## AIM OF THE EXERCISE
Output the full listing word for word.
== COLLECTED MATERIAL ==
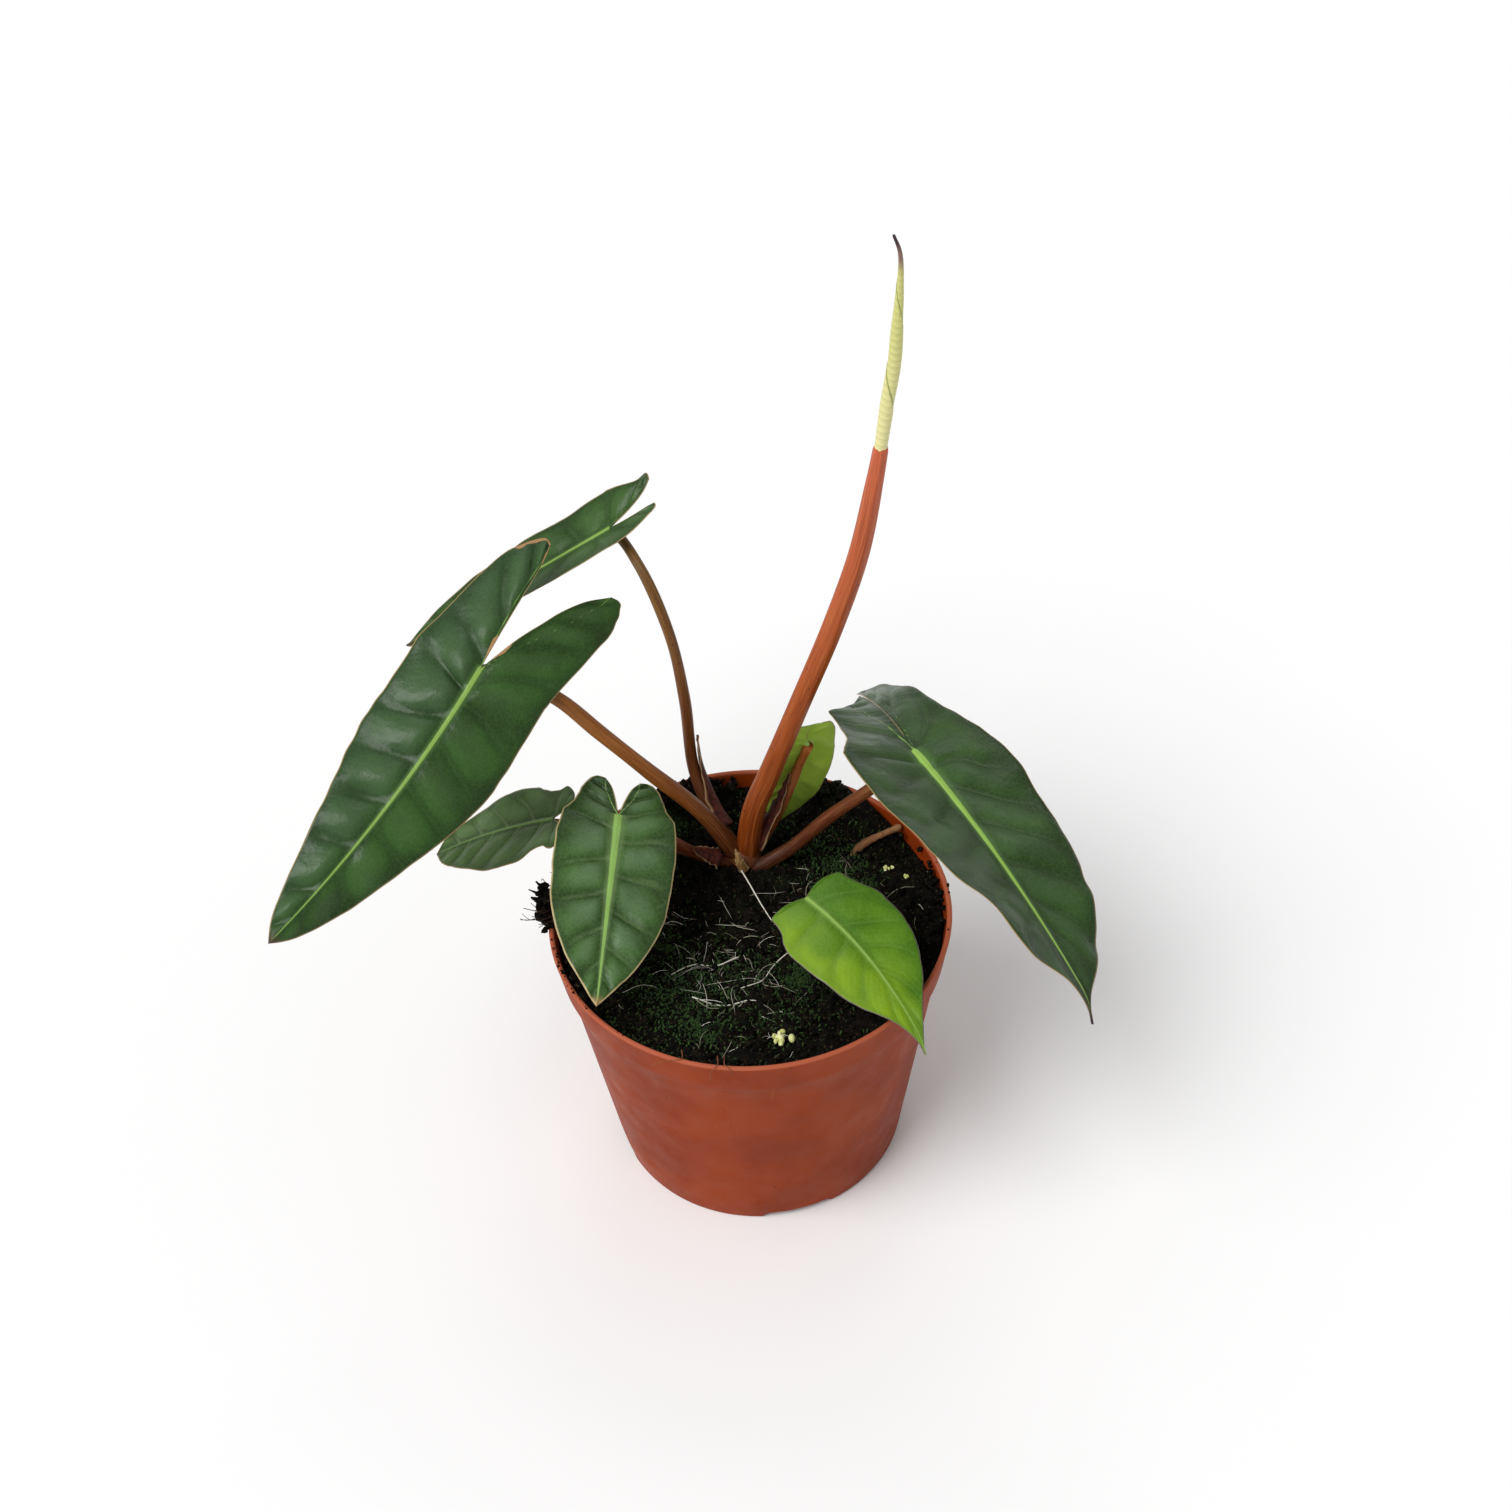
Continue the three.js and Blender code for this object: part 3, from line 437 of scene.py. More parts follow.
def leaf_skin(name, look):
    """A living leaf's waxy skin: two greens in clouds, a bright midrib and fine lateral veins that
    start off the margin, a net of tiny veins in relief, a dry pale margin, scar and tip, and a
    paler underside. Painted highlight lies on the puffed parts between the veins and painted shade lies in
    the grooves along them, and one half may carry a painted blue-grey reflection. The wax gives it broad soft
    highlights."""
    material, tree, shader = start_material(name, IOR=1.45, Roughness=0.4, Specular_IOR_Level=0.32)
    costa, costa_size, edge, lateral, upper, tip, dip, order, youth, side, scar = (
        add(tree, "Attribute", out="Fac", attribute_name=key)
        for key in ("costa", "costa_size", "edge", "lateral", "upper", "tip", "dip", "order", "youth",
                    "side", "scar"))
    colour = layer(tree, look["dark"], look["green"], speckle(tree, 14, 2), 0.35, 0.65)
    # painted reflection: a blue-grey sheen laid over one half of the blade
    if "half" in look:
        colour = layer(tree, colour, look["half"], side, -0.05, 0.3, 0.7)
    if "young" in look:
        colour = layer(tree, colour, look["young"], youth, 0.05, 0.75, 0.9)
    # painted highlight on the puffed parts between the lateral veins, and painted shade in the grooves along
    # them
    colour = layer(tree, colour, look["puff_highlight"], dip, 0.35, 0.95, look["puff_highlight_share"])
    colour = layer(tree, colour, look["hollow_shade"], dip, 0.5, 0.1, look["hollow_shade_share"])
    bright = add(tree, "Mix", {0: look["vein_share"], 6: colour, 7: look["vein"]}, data_type="RGBA")
    vein = layer(tree, colour, bright, lateral, look["vein_width"], 0.0)
    colour = layer(tree, colour, vein, edge, 0.5, 6.0)
    net = add(tree, "TexVoronoi", {0: add(tree, "TexCoord", out="Object"), "Scale": 1 / (1.5 * MM)},
              feature="DISTANCE_TO_EDGE")
    colour = layer(tree, colour, look["vein"], net, 0.12, 0.0, 0.1)
    # the midrib: widest at the joint, thinning to nothing near the tip
    width = add(tree, "Math", {0: costa_size, 1: look["rib_width"]}, operation="MULTIPLY")
    inside = add(tree, "Math", {0: costa, 1: width}, operation="DIVIDE")
    colour = layer(tree, colour, look["vein"], inside, 2.6, 0.9, 0.35)
    colour = layer(tree, colour, look["midrib"], inside, 1.0, 0.55)
    pale = add(tree, "Mix", {0: 0.45, 6: colour, 7: look["under"]}, data_type="RGBA")
    colour = layer(tree, colour, pale, upper, 0.6, 0.4)
    colour = layer(tree, colour, look["margin"], edge, look["margin_width"], look["margin_width"] * 0.3)
    colour = layer(tree, colour, "a88258", scar, 0.4, 0.6)
    colour = layer(tree, colour, look["tip"], tip, look["tip_size"], 0.0)
    fine = add(tree, "Math", {0: add(tree, "Math", {0: order, 1: 5 * TURN}, operation="MULTIPLY")},
               operation="SINE")
    finish_skin(tree, shader, colour, (net, 0.04), (fine, 0.012), (speckle(tree, 4.5, 3), 0.35),
                gloss=(look["gloss"] - 0.06, look["gloss"] + 0.08))
    return material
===
## RESULT OF THE TASK
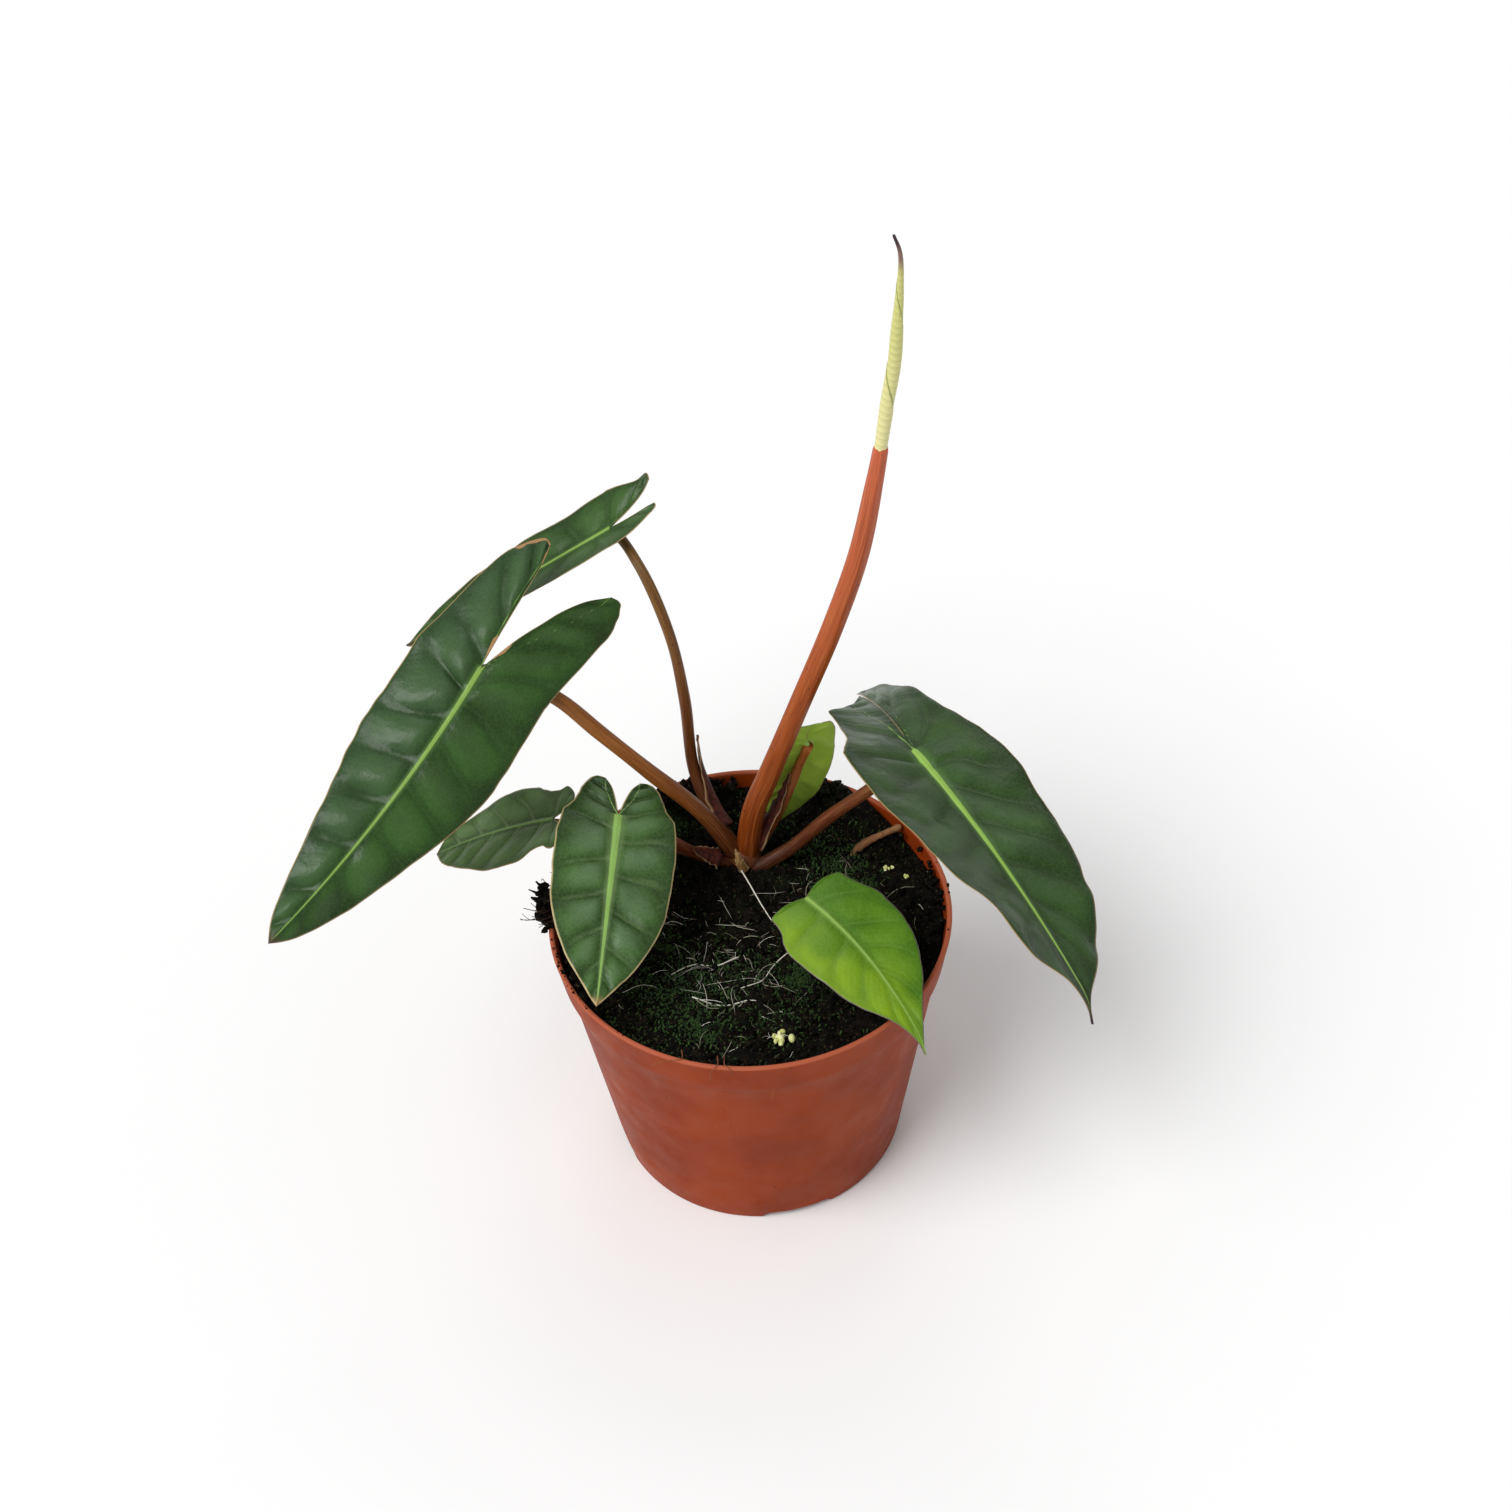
Continue the three.js and Blender code for this object: part 3, from line 437 of scene.py. More parts follow.
def leaf_skin(name, look):
    """A living leaf's waxy skin: two greens in clouds, a bright midrib and fine lateral veins that
    start off the margin, a net of tiny veins in relief, a dry pale margin, scar and tip, and a
    paler underside. Painted highlight lies on the puffed parts between the veins and painted shade lies in
    the grooves along them, and one half may carry a painted blue-grey reflection. The wax gives it broad soft
    highlights."""
    material, tree, shader = start_material(name, IOR=1.45, Roughness=0.4, Specular_IOR_Level=0.32)
    costa, costa_size, edge, lateral, upper, tip, dip, order, youth, side, scar = (
        add(tree, "Attribute", out="Fac", attribute_name=key)
        for key in ("costa", "costa_size", "edge", "lateral", "upper", "tip", "dip", "order", "youth",
                    "side", "scar"))
    colour = layer(tree, look["dark"], look["green"], speckle(tree, 14, 2), 0.35, 0.65)
    # painted reflection: a blue-grey sheen laid over one half of the blade
    if "half" in look:
        colour = layer(tree, colour, look["half"], side, -0.05, 0.3, 0.7)
    if "young" in look:
        colour = layer(tree, colour, look["young"], youth, 0.05, 0.75, 0.9)
    # painted highlight on the puffed parts between the lateral veins, and painted shade in the grooves along
    # them
    colour = layer(tree, colour, look["puff_highlight"], dip, 0.35, 0.95, look["puff_highlight_share"])
    colour = layer(tree, colour, look["hollow_shade"], dip, 0.5, 0.1, look["hollow_shade_share"])
    bright = add(tree, "Mix", {0: look["vein_share"], 6: colour, 7: look["vein"]}, data_type="RGBA")
    vein = layer(tree, colour, bright, lateral, look["vein_width"], 0.0)
    colour = layer(tree, colour, vein, edge, 0.5, 6.0)
    net = add(tree, "TexVoronoi", {0: add(tree, "TexCoord", out="Object"), "Scale": 1 / (1.5 * MM)},
              feature="DISTANCE_TO_EDGE")
    colour = layer(tree, colour, look["vein"], net, 0.12, 0.0, 0.1)
    # the midrib: widest at the joint, thinning to nothing near the tip
    width = add(tree, "Math", {0: costa_size, 1: look["rib_width"]}, operation="MULTIPLY")
    inside = add(tree, "Math", {0: costa, 1: width}, operation="DIVIDE")
    colour = layer(tree, colour, look["vein"], inside, 2.6, 0.9, 0.35)
    colour = layer(tree, colour, look["midrib"], inside, 1.0, 0.55)
    pale = add(tree, "Mix", {0: 0.45, 6: colour, 7: look["under"]}, data_type="RGBA")
    colour = layer(tree, colour, pale, upper, 0.6, 0.4)
    colour = layer(tree, colour, look["margin"], edge, look["margin_width"], look["margin_width"] * 0.3)
    colour = layer(tree, colour, "a88258", scar, 0.4, 0.6)
    colour = layer(tree, colour, look["tip"], tip, look["tip_size"], 0.0)
    fine = add(tree, "Math", {0: add(tree, "Math", {0: order, 1: 5 * TURN}, operation="MULTIPLY")},
               operation="SINE")
    finish_skin(tree, shader, colour, (net, 0.04), (fine, 0.012), (speckle(tree, 4.5, 3), 0.35),
                gloss=(look["gloss"] - 0.06, look["gloss"] + 0.08))
    return material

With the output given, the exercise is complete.